■ **Required task**
What follows is a listing; restate every line of it word for word.

Rows from a dataset
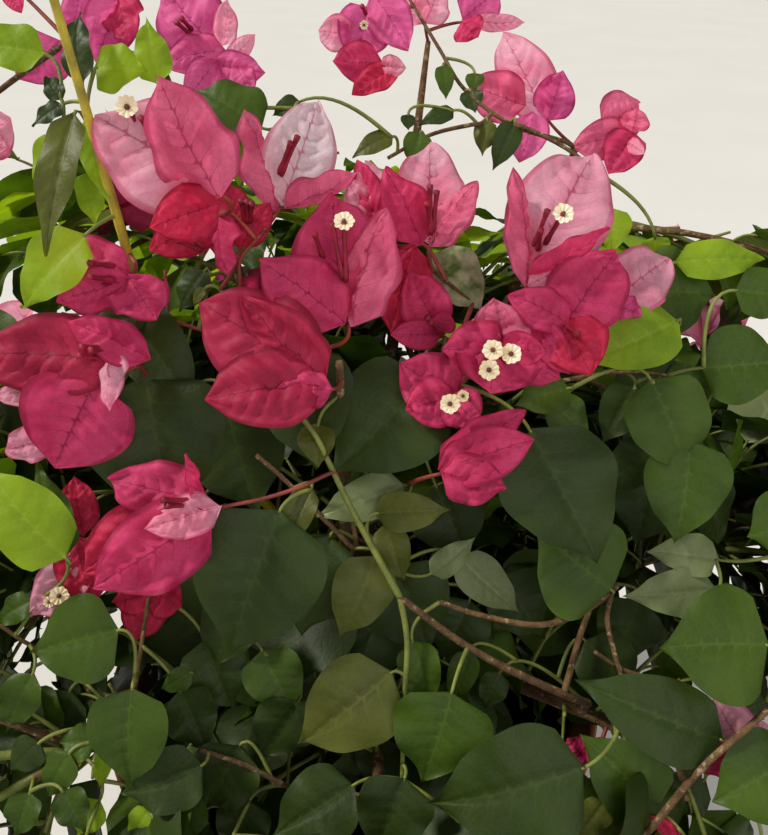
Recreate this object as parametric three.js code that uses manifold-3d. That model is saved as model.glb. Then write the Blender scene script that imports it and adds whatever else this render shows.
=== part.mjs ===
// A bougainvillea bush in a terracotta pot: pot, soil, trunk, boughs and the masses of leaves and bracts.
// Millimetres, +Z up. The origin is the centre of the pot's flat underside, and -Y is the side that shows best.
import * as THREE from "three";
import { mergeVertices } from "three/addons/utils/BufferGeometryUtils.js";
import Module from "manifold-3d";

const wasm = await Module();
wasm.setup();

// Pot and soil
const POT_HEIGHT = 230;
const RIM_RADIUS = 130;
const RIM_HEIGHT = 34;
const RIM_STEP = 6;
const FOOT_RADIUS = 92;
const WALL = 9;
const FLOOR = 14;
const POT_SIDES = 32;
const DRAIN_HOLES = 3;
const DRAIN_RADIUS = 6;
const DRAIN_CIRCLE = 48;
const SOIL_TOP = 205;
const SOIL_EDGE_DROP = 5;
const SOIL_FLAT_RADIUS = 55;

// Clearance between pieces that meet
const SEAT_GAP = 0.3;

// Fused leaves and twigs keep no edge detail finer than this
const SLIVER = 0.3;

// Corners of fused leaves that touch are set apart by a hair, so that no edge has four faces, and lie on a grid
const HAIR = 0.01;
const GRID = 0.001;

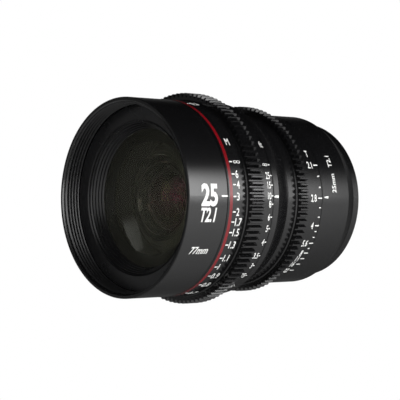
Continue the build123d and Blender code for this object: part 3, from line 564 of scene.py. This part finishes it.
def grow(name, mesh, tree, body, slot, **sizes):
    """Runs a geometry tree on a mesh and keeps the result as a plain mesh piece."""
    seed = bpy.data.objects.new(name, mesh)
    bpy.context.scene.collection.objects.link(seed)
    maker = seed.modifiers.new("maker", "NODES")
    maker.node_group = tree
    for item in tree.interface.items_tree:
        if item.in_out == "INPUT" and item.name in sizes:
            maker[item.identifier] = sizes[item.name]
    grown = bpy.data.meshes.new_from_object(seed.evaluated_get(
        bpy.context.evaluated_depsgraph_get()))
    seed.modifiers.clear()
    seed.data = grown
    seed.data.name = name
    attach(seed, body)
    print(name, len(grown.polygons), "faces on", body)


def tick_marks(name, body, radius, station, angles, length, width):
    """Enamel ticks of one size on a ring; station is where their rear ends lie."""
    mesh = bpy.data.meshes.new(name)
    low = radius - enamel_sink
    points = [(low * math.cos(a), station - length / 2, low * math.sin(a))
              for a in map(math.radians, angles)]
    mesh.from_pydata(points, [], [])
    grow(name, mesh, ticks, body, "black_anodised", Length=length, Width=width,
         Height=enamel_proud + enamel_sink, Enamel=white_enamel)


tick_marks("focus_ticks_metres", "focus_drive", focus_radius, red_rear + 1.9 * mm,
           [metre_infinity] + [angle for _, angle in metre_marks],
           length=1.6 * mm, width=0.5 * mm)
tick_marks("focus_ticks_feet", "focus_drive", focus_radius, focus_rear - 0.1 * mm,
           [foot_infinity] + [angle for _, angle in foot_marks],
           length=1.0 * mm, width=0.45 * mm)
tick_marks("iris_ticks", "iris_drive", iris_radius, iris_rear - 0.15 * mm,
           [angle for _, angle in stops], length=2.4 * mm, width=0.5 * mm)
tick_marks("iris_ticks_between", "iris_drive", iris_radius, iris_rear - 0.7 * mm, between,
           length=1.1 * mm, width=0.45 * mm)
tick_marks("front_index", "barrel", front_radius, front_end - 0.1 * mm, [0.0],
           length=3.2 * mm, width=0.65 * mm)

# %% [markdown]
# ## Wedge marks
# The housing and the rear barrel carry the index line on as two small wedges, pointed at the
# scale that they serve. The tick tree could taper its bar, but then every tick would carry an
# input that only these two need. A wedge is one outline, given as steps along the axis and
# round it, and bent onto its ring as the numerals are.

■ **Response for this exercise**
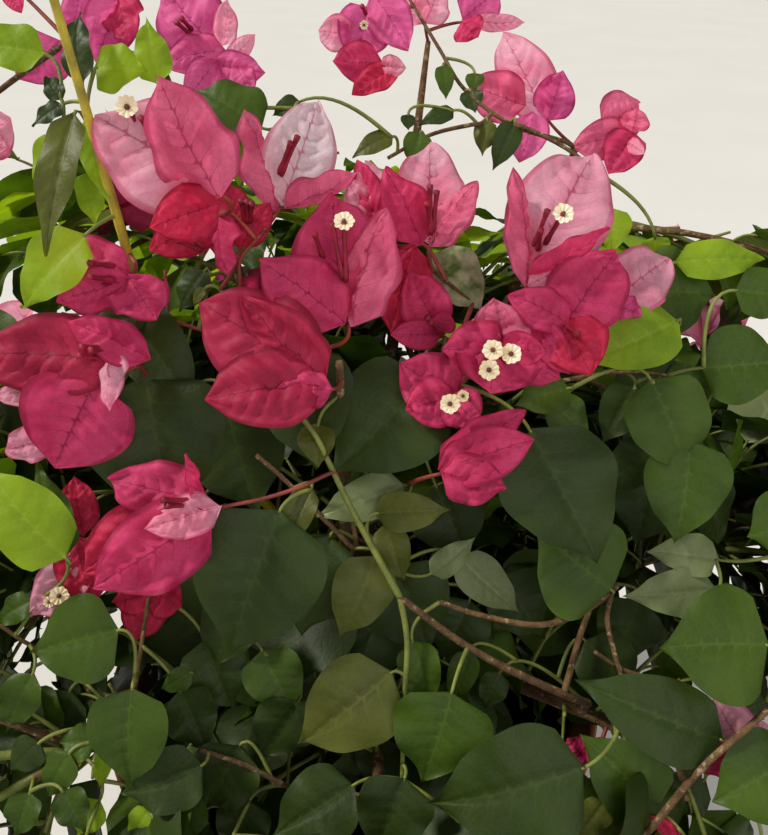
Recreate this object as parametric three.js code that uses manifold-3d. That model is saved as model.glb. Then write the Blender scene script that imports it and adds whatever else this render shows.
=== part.mjs ===
// A bougainvillea bush in a terracotta pot: pot, soil, trunk, boughs and the masses of leaves and bracts.
// Millimetres, +Z up. The origin is the centre of the pot's flat underside, and -Y is the side that shows best.
import * as THREE from "three";
import { mergeVertices } from "three/addons/utils/BufferGeometryUtils.js";
import Module from "manifold-3d";

const wasm = await Module();
wasm.setup();

// Pot and soil
const POT_HEIGHT = 230;
const RIM_RADIUS = 130;
const RIM_HEIGHT = 34;
const RIM_STEP = 6;
const FOOT_RADIUS = 92;
const WALL = 9;
const FLOOR = 14;
const POT_SIDES = 32;
const DRAIN_HOLES = 3;
const DRAIN_RADIUS = 6;
const DRAIN_CIRCLE = 48;
const SOIL_TOP = 205;
const SOIL_EDGE_DROP = 5;
const SOIL_FLAT_RADIUS = 55;

// Clearance between pieces that meet
const SEAT_GAP = 0.3;

// Fused leaves and twigs keep no edge detail finer than this
const SLIVER = 0.3;

// Corners of fused leaves that touch are set apart by a hair, so that no edge has four faces, and lie on a grid
const HAIR = 0.01;
const GRID = 0.001;

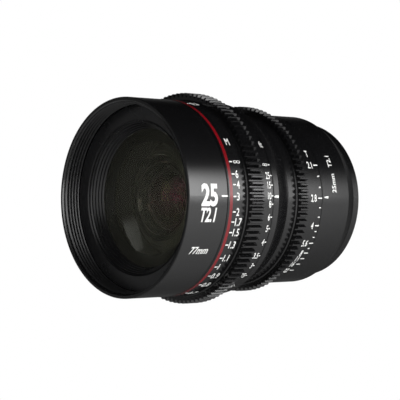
Continue the build123d and Blender code for this object: part 3, from line 564 of scene.py. This part finishes it.
def grow(name, mesh, tree, body, slot, **sizes):
    """Runs a geometry tree on a mesh and keeps the result as a plain mesh piece."""
    seed = bpy.data.objects.new(name, mesh)
    bpy.context.scene.collection.objects.link(seed)
    maker = seed.modifiers.new("maker", "NODES")
    maker.node_group = tree
    for item in tree.interface.items_tree:
        if item.in_out == "INPUT" and item.name in sizes:
            maker[item.identifier] = sizes[item.name]
    grown = bpy.data.meshes.new_from_object(seed.evaluated_get(
        bpy.context.evaluated_depsgraph_get()))
    seed.modifiers.clear()
    seed.data = grown
    seed.data.name = name
    attach(seed, body)
    print(name, len(grown.polygons), "faces on", body)


def tick_marks(name, body, radius, station, angles, length, width):
    """Enamel ticks of one size on a ring; station is where their rear ends lie."""
    mesh = bpy.data.meshes.new(name)
    low = radius - enamel_sink
    points = [(low * math.cos(a), station - length / 2, low * math.sin(a))
              for a in map(math.radians, angles)]
    mesh.from_pydata(points, [], [])
    grow(name, mesh, ticks, body, "black_anodised", Length=length, Width=width,
         Height=enamel_proud + enamel_sink, Enamel=white_enamel)


tick_marks("focus_ticks_metres", "focus_drive", focus_radius, red_rear + 1.9 * mm,
           [metre_infinity] + [angle for _, angle in metre_marks],
           length=1.6 * mm, width=0.5 * mm)
tick_marks("focus_ticks_feet", "focus_drive", focus_radius, focus_rear - 0.1 * mm,
           [foot_infinity] + [angle for _, angle in foot_marks],
           length=1.0 * mm, width=0.45 * mm)
tick_marks("iris_ticks", "iris_drive", iris_radius, iris_rear - 0.15 * mm,
           [angle for _, angle in stops], length=2.4 * mm, width=0.5 * mm)
tick_marks("iris_ticks_between", "iris_drive", iris_radius, iris_rear - 0.7 * mm, between,
           length=1.1 * mm, width=0.45 * mm)
tick_marks("front_index", "barrel", front_radius, front_end - 0.1 * mm, [0.0],
           length=3.2 * mm, width=0.65 * mm)

# %% [markdown]
# ## Wedge marks
# The housing and the rear barrel carry the index line on as two small wedges, pointed at the
# scale that they serve. The tick tree could taper its bar, but then every tick would carry an
# input that only these two need. A wedge is one outline, given as steps along the axis and
# round it, and bent onto its ring as the numerals are.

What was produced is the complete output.